— Start of AVAILABLE DATA —
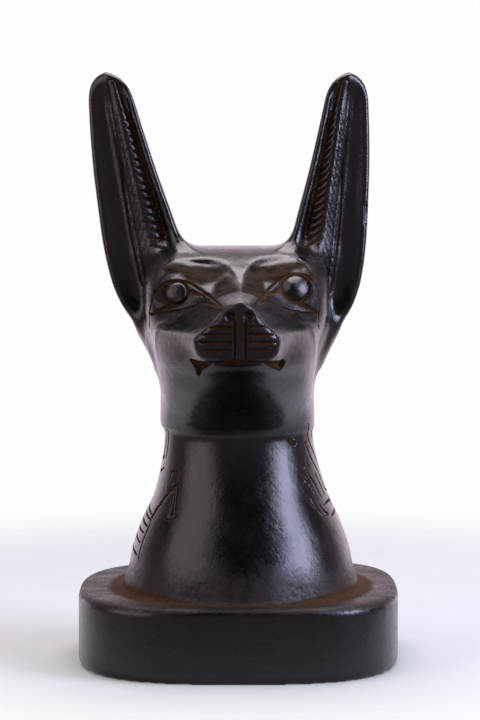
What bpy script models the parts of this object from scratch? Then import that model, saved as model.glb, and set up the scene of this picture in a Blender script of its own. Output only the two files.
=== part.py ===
"""Head of the jackal god Anubis on a neck and a low round base, carved from one block of black stone.

Metres, +Z up. The face looks along -Y and the origin is the centre of the flat underside.
The rough block is made of lofts that a voxel remesh joins. Every point of it is then moved onto the
carved surface, which form() describes, and the mesh is thinned out where the surface is plain.
"""

import math

import bmesh
import bpy
import numpy as np
from mathutils import Vector

# Base
BASE_WIDTH = 0.1300
BASE_DEPTH = 0.1280
BASE_HEIGHT = 0.0300
BASE_SQUARENESS = 2.9
BASE_SKEW = 0.07
BASE_TOP_ROUNDING = 0.0045
BASE_FOOT_ROUNDING = 0.0028

# Neck, from the base to the edge under the jaw. Fronts and backs are reaches from the middle.
NECK_HEIGHT = 0.0670
CHEST_WIDTH = 0.0970
CHEST_FRONT = 0.0570
CHEST_BACK = 0.0490
CHEST_SHIFT = 0.0010
NECK_WIDTH = 0.0596
NECK_FRONT = 0.0300
NECK_BACK = 0.0320
NECK_SQUARENESS = 2.15
NECK_FOOT_FILLET = 0.0020

# Head, whose heights are above the edge under the jaw
HEAD_HEIGHT = 0.0708
HEAD_WIDTH = 0.0746
HEAD_FRONT = 0.0320
HEAD_BACK = 0.0375
HEAD_SHIFT = -0.0008
HEAD_BACK_SQUARENESS = 2.4
CROWN_ROUNDING = 0.0100
JAW_EDGE_ROUNDING = 0.0016
MUZZLE_LENGTH = 0.0440
MUZZLE_WIDTH = 0.0322
MUZZLE_HEIGHT = 0.0239
MUZZLE_ROUNDING = 0.0050
MUZZLE_FILLET = 0.0080
NOSE_EDGE_ROUNDING = 0.0022
NOSE_BULGE_RADIUS = 0.0550
NOSTRIL_RADIUS = 0.0024
MOUTH_HEIGHT = 0.0306
MOUTH_WIDTH = 0.0370
MOUTH_DEPTH = 0.0016
CHIN_SETBACK = 0.0100
CHEEK_FILLET = 0.0050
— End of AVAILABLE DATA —
■ WHAT TO PRODUCE
Write out exactly, please, the lines beginning at the start of the material and ending with the line that holds "of black stone.", both included.

■ THE ANSWER
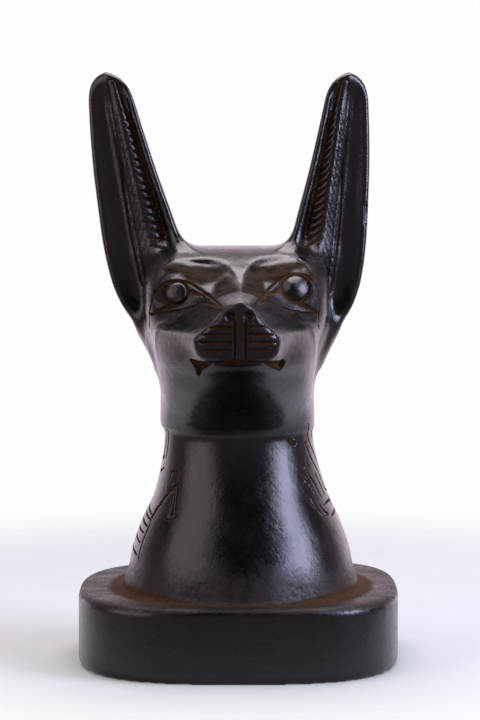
What bpy script models the parts of this object from scratch? Then import that model, saved as model.glb, and set up the scene of this picture in a Blender script of its own. Output only the two files.
=== part.py ===
"""Head of the jackal god Anubis on a neck and a low round base, carved from one block of black stone.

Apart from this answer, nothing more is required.